We pulled out the designer axe and whittled down the list to the worst of the worst.
Oh we see what you did there, subbed the word "Man" in for "Land". Well, you could have stopped there but the "Your balls will thank you" slogan put you firmly into the top 5.
An early pioneer of t-Shirt and good subscriptions catering to ultra lazy dudes who can't figure out how to buy socks and underwear consistently unless it's delivered. Extra points for being 3 services in one that all later got splintered into dollar shave club, harry's and all those clothing boxes.

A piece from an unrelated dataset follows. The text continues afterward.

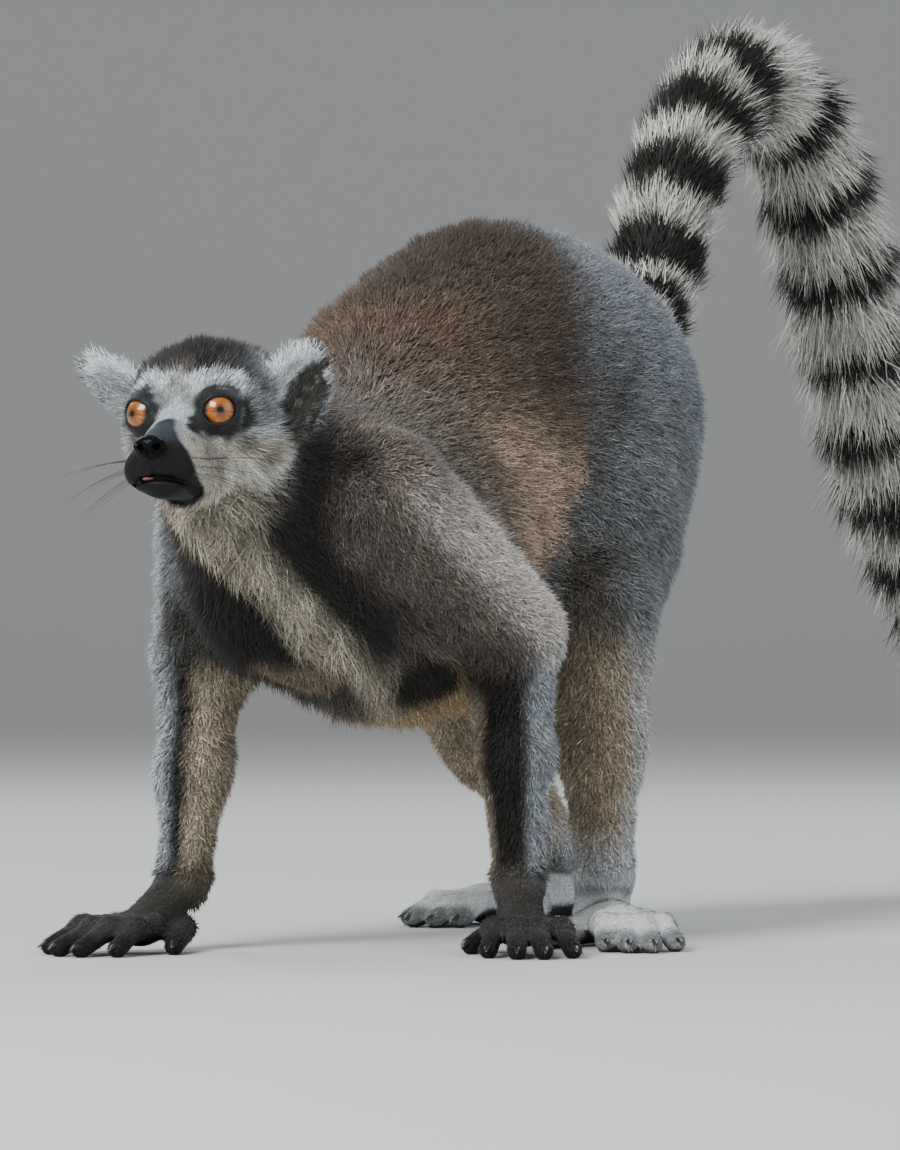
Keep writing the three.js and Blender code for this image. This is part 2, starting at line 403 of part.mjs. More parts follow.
const tailBox = (t0, t1) => { const a = tp(t0), b = tp(t1), m = tp((t0 + t1) / 2); return span([0, 1, 2].map((i) => Math.min(a[i], b[i], m[i])), [0, 1, 2].map((i) => Math.max(a[i], b[i], m[i])), 3.6); };
const tEdge = [0.045, ...TAIL_CUTS, 1];
['tail_root', 'tail_arch', 'tail_fall', 'tail_end'].forEach((name, i) => parts.push(
  [name, 'tail' + i, i < 3 ? ['tail' + (i + 1)] : [], tailBox(tEdge[i], tEdge[i + 1]), 0.42, 300, 'tail_fur']));

const SLOT = {
  face_fur: ['#d9d6cf', 0.9], neck_fur: ['#6f6a66', 0.9], body_fur: ['#85796c', 0.92], limb_fur: ['#77736f', 0.92],
  hand_skin: ['#4a4746', 0.85], foot_fur: ['#a5a4a2', 0.88], tail_fur: ['#57534f', 0.95], eye: ['#c8791e', 0.15],
};
const group3 = new THREE.Group();
group3.name = 'lemur';
const made = [];
const eyes = [['eye_left', 1], ['eye_right', -1]].map(([name, s]) => {
  const a = rad(EYE_OUT) * s, axis = hd(Math.sin(a), Math.cos(a), 0.03);
  const c = hp(s * EYE[0], EYE[1], EYE[2]);
  return { name, c, axis };
});
const sphereAt = (c, r) => { const g = new THREE.SphereGeometry(r, 16, 10); g.translate(...c); return g; };
for (const [name, own, beyond, box, h, tris, slot] of parts) {
  const mid = [0, 1, 2].map((i) => (box.lo[i] + box.hi[i]) / 2), Rb = Math.hypot(...sub(box.hi, box.lo)) / 2;
  const f0 = fieldNear(mid, Rb), inside = own && boxField(cuts[own], h * 1.2), out = beyond.map((b) => boxField(cuts[b], -h * 1.5));
  const f = (x, y, z) => {
    let d = f0(x, y, z);
    if (inside) d = Math.max(d, inside(x, y, z));
    for (const o of out) d = Math.max(d, -o(x, y, z));
    return Math.max(d, box.lo[0] + h - x, x - box.hi[0] + h, box.lo[1] + h - y, y - box.hi[1] + h, z - box.hi[2] + h, box.lo[2] > 0 ? box.lo[2] + h - z : -9);
  };
  let m = solid(toGeometry(thin(cleanNets(f, box.lo, box.hi, h), tris)));
  if (own) m = m.intersect(boxSolid(cuts[own]));
  for (const b of beyond) m = m.subtract(boxSolid(cuts[b], GAP));
  if (name === 'head') for (const e of eyes) m = m.subtract(solid(sphereAt(e.c, EYE_R + GAP)));
  if (name.startsWith('hand') || name.startsWith('foot')) {
    const floor = new THREE.BoxGeometry(60, 120, 4); floor.translate(0, 20, 2.08); m = m.intersect(solid(floor).translate([0, 0, -0.04]));
  }
  made.push([name, toGeometry(largest(m)), slot]);
}
for (const e of eyes) { const g = sphereAt(e.c, EYE_R); g.deleteAttribute('normal'); g.deleteAttribute('uv'); made.push([e.name, BufferGeometryUtils.mergeVertices(g, 1e-6), 'eye']); }

// ---------------------------------------------------------------- placing
const all = new THREE.Box3();
for (const [, g] of made) { g.computeBoundingBox(); all.union(g.boundingBox); }
const cx = (all.min.x + all.max.x) / 2, cy = (all.min.y + all.max.y) / 2, cz = all.min.z;
for (const [name, g, slot] of made) {
  g.translate(-cx, -cy, -cz); g.scale(MM, MM, MM); g.computeVertexNormals();
  const [color, roughness] = SLOT[slot];
  const mesh = new THREE.Mesh(g, new THREE.MeshStandardMaterial({ color, roughness, metalness: 0 }));
  mesh.name = name; mesh.material.name = slot;
  group3.add(mesh);
}
group3.userData.shift = [cx, cy, cz];

export default group3;
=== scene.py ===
import bpy
import math
import numpy as np
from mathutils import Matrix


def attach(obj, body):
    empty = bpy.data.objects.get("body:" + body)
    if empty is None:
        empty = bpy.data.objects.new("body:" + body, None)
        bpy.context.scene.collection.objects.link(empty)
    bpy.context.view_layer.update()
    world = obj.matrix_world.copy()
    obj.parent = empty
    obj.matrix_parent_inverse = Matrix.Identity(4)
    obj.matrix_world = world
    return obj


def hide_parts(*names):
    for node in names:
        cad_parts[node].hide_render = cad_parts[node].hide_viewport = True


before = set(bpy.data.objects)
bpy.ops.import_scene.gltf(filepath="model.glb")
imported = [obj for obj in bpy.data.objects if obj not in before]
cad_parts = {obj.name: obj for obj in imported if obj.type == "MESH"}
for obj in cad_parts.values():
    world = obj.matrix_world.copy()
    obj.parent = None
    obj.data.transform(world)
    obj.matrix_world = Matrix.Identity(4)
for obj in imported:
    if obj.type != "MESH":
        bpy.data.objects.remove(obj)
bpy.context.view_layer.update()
F = np.float32
rng = np.random.default_rng(20)

# ------------------------------------------------------------------ frame
# Shapes are worked out in centimetres: X the animal's left, -Y forward, Z up.
SHIFT = np.array([1.1005730628967285, 22.1431303024292, 0.03999999910593033])


def to_m(P):
    return (np.asarray(P, float) - SHIFT) / 100.0


# ------------------------------------------------------------------ distance tools
def smin(a, b, k):
    h = np.maximum(k - np.abs(a - b), 0) / k
    return np.minimum(a, b) - h * h * k * 0.25


def smax(a, b, k):
    return -smin(-a, -b, k)


def unit(v):
    v = np.asarray(v, float)
    return v / np.linalg.norm(v)


def rows(v):
    return v / np.maximum(np.linalg.norm(v, axis=1, keepdims=True), 1e-9)


def step(a, b, x):
    t = np.clip((x - a) / (b - a), 0, 1)
    return t * t * (3 - 2 * t)


def d_cone(p, a, b, ra, rb, n=None, s=1.0):
    a = np.asarray(a, F)
    b = np.asarray(b, F)
    q = p - a
    ba = b - a
    if n is not None:
        n = unit(n).astype(F)
        k = 1.0 / s - 1.0
        q = q + np.outer(q @ n, n) * F(k)
        ba = ba + n * F((ba @ n) * k)
    l2 = float(ba @ ba)
    rr = ra - rb
    a2 = l2 - rr * rr
    il2 = 1.0 / l2
    y = q @ ba
    z = y - l2
    x = q * F(l2) - np.outer(y, ba)
    x2 = np.einsum("ij,ij->i", x, x)
    y2 = y * y * l2
    z2 = z * z * l2
    k = np.sign(rr) * rr * rr * x2
    out = (np.sqrt(x2 * a2 * il2) + y * rr) * il2 - ra
    out = np.where(np.sign(y) * a2 * y2 < k, np.sqrt(x2 + y2) * il2 - ra, out)
    out = np.where(np.sign(z) * a2 * z2 > k, np.sqrt(x2 + z2) * il2 - rb, out)
    if n is not None:
        out = out * (0.5 + 0.5 * s)
    return out.astype(F)


def d_ell(p, c, r, R=None):
    q = p - np.asarray(c, F)
    if R is not None:
        q = q @ np.asarray(R, F)
    r = np.asarray(r, F)
    k0 = np.linalg.norm(q / r, axis=1)
    k1 = np.linalg.norm(q / (r * r), axis=1)
    return (k0 * (k0 - 1) / np.maximum(k1, 1e-6)).astype(F)


# ------------------------------------------------------------------ the body's table
J = dict(
    shL=(4.0, -2.6, 17.2), elL=(5.6, 4.0, 12.0), wrL=(5.5, 4.6, 2.6),
    shR=(-3.7, -1.8, 16.4), elR=(-5.2, -0.8, 11.0), wrR=(-5.3, -2.0, 2.6),
    hipL=(2.8, 14.9, 19.4), knL=(5.9, 9.6, 13.0), anL=(5.0, 11.8, 2.6),
    hipR=(-2.8, 15.3, 19.4), knR=(-5.0, 13.6, 12.0), anR=(-4.6, 24.2, 3.0),
)
HEAD = np.array([0.5, -9.0, 20.8])
yaw, roll = math.radians(14.2), math.radians(2.0)
_l = np.array([math.cos(yaw), math.sin(yaw), 0.0])
_f = np.array([math.sin(yaw), -math.cos(yaw), 0.0])
_u = np.array([0, 0, 1.0])
HF = np.stack([_l * math.cos(roll) + _u * math.sin(roll), _f, _u * math.cos(roll) - _l * math.sin(roll)])


def hp(x, f, z):
    return HEAD + np.array([x, f, z]) @ HF


def hdir(x, f, z):
    return unit(np.array([x, f, z]) @ HF)


def local(P):
    return (np.asarray(P) - HEAD) @ HF.T


X = (1, 0, 0)
EYE_R = 0.80
EYE = {s: (s * 1.32, 2.52, -0.78) for s in (1, -1)}
EYE_AX = {s: unit((s * math.sin(math.radians(27)), math.cos(math.radians(27)), 0.03)) for s in (1, -1)}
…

Ohhhhhhhhh very cool, you are a grooming company called "Harry's" that helps hairy men. Well, A+ for overthinking and taking everything way way too seriously. Rule #1 of branding to guys is you can't actually be serious? Harry's has a 90's GQ level of seriousness but they know it's just razors right? Why we stan Dollar Shave Club.
#2 Man Crates
Shortly after Mantry launched, Man Crates appeared on the scene with a product that was just a more literal, boring version. It was a crate for Men, with poorly curated boxes of bad nitrate ridden alligator jerky and cheap pint glasses bought at liquidation, allegedly.
Just the worst. Founded in 2012 it was originally going to be called "Man Baskets" but then the founders realized that they were stocking a pantry for man so they jammed the two words together for quite possibly the worst brand name in the history of America. This doesn't mean it's not a great Father's Day Gift.